-- Prompt --
Where a line contains the word "JSON", copy that line.

-- Data records --
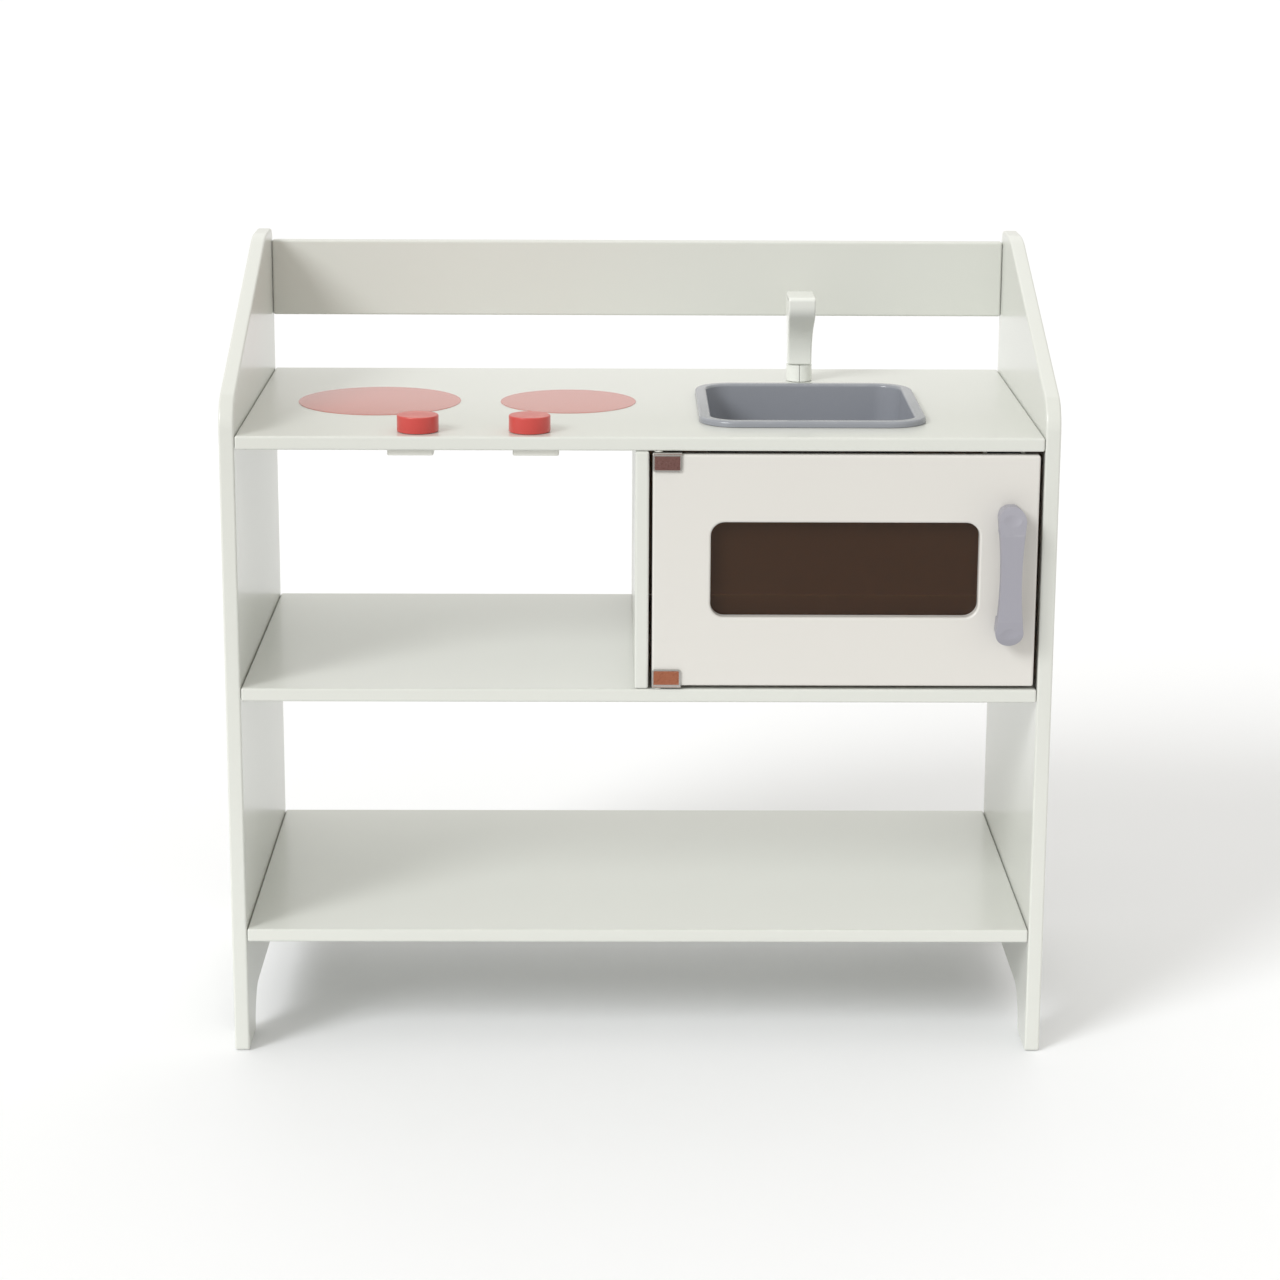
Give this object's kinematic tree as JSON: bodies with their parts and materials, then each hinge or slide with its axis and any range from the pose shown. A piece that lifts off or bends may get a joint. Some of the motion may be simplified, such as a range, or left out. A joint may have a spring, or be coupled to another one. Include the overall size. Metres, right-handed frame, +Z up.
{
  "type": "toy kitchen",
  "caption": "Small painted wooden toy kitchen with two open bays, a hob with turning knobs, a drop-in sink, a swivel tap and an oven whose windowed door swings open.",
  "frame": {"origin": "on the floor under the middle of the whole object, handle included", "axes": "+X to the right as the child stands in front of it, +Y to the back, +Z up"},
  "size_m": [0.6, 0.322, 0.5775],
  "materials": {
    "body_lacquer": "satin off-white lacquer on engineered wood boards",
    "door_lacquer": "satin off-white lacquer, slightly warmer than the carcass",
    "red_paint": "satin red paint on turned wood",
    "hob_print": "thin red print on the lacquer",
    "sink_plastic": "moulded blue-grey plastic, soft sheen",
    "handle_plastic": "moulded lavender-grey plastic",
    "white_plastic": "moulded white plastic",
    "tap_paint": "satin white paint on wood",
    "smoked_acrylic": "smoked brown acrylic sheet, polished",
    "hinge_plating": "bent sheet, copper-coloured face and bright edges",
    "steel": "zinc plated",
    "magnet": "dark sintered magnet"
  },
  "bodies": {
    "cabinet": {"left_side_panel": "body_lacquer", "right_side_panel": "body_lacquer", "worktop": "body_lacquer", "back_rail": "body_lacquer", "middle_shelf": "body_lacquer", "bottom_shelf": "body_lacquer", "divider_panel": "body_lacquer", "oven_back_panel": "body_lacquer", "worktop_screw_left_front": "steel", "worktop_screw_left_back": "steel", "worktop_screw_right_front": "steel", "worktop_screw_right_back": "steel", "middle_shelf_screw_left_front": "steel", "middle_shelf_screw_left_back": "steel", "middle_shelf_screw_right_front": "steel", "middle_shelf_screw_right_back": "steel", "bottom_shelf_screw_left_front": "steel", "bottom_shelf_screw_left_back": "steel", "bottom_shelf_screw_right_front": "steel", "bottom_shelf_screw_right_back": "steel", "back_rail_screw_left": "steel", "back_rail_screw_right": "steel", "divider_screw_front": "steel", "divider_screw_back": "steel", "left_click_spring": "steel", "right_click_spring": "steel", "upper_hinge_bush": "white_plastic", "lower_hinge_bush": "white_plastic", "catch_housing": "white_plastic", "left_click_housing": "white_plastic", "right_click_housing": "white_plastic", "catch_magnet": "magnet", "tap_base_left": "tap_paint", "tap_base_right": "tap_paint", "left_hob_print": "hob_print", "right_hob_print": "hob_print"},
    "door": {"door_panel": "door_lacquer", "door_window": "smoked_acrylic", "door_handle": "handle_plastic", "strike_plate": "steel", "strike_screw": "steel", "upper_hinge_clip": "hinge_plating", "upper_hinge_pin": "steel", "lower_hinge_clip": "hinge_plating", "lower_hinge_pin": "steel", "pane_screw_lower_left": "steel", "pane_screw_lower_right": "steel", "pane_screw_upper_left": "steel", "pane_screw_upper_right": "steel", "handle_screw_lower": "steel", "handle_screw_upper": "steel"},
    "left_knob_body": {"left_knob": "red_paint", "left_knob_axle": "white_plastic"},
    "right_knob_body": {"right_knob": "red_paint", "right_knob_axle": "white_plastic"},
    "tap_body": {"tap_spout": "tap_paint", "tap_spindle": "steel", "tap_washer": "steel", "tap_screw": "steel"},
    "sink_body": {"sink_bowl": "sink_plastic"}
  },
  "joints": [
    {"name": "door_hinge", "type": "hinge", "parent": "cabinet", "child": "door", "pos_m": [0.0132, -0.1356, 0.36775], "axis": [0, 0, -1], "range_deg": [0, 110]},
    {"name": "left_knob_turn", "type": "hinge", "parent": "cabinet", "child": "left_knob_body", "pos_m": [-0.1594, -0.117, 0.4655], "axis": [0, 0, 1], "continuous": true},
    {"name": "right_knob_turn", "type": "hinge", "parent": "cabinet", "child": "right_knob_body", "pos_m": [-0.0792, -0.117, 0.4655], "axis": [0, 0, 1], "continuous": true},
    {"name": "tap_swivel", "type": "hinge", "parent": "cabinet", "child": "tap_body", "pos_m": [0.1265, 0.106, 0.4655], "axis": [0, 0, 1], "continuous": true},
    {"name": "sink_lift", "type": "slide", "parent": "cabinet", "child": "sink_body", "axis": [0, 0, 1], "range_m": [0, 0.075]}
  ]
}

* * *

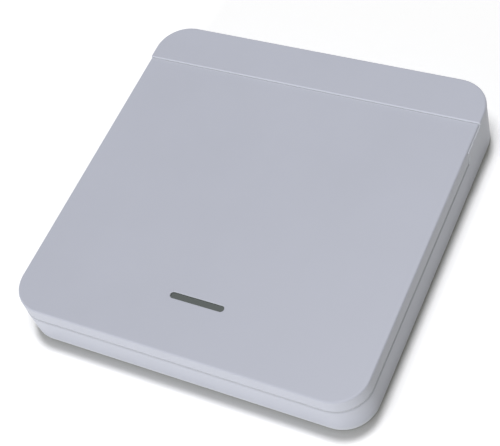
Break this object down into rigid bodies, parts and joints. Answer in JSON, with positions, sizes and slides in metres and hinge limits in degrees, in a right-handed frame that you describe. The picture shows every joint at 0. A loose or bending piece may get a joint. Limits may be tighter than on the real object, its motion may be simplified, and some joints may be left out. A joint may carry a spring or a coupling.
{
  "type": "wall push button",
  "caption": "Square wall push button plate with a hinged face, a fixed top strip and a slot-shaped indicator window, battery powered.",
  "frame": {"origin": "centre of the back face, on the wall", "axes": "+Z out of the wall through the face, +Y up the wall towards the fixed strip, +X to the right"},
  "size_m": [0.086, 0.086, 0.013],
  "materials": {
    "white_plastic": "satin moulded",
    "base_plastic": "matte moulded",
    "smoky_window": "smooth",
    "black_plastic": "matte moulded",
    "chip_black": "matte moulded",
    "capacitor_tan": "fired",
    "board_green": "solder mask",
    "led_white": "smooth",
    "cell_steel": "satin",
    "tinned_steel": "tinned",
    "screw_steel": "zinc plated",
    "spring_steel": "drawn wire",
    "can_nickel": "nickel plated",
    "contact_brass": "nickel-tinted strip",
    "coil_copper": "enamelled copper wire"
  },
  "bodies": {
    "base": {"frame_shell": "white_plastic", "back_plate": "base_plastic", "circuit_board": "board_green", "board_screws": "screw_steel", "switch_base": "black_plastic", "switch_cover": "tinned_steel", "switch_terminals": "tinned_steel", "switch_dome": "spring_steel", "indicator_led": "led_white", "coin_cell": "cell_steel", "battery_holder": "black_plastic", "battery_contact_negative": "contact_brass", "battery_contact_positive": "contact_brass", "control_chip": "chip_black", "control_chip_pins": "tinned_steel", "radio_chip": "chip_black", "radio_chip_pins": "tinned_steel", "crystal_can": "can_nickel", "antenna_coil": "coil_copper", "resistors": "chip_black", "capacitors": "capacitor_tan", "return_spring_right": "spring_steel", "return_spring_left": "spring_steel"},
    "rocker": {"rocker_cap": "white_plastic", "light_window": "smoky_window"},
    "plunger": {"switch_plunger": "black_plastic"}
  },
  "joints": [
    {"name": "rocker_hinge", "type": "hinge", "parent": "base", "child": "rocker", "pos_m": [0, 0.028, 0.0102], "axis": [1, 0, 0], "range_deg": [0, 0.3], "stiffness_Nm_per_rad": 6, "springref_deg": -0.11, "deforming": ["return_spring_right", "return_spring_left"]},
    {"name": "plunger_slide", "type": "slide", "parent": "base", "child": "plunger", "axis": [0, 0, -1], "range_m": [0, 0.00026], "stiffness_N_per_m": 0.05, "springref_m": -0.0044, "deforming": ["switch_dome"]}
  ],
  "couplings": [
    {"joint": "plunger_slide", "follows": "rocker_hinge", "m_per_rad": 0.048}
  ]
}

-- Output of the task --
Give this object's kinematic tree as JSON: bodies with their parts and materials, then each hinge or slide with its axis and any range from the pose shown. A piece that lifts off or bends may get a joint. Some of the motion may be simplified, such as a range, or left out. A joint may have a spring, or be coupled to another one. Include the overall size. Metres, right-handed frame, +Z up.
Break this object down into rigid bodies, parts and joints. Answer in JSON, with positions, sizes and slides in metres and hinge limits in degrees, in a right-handed frame that you describe. The picture shows every joint at 0. A loose or bending piece may get a joint. Limits may be tighter than on the real object, its motion may be simplified, and some joints may be left out. A joint may carry a spring or a coupling.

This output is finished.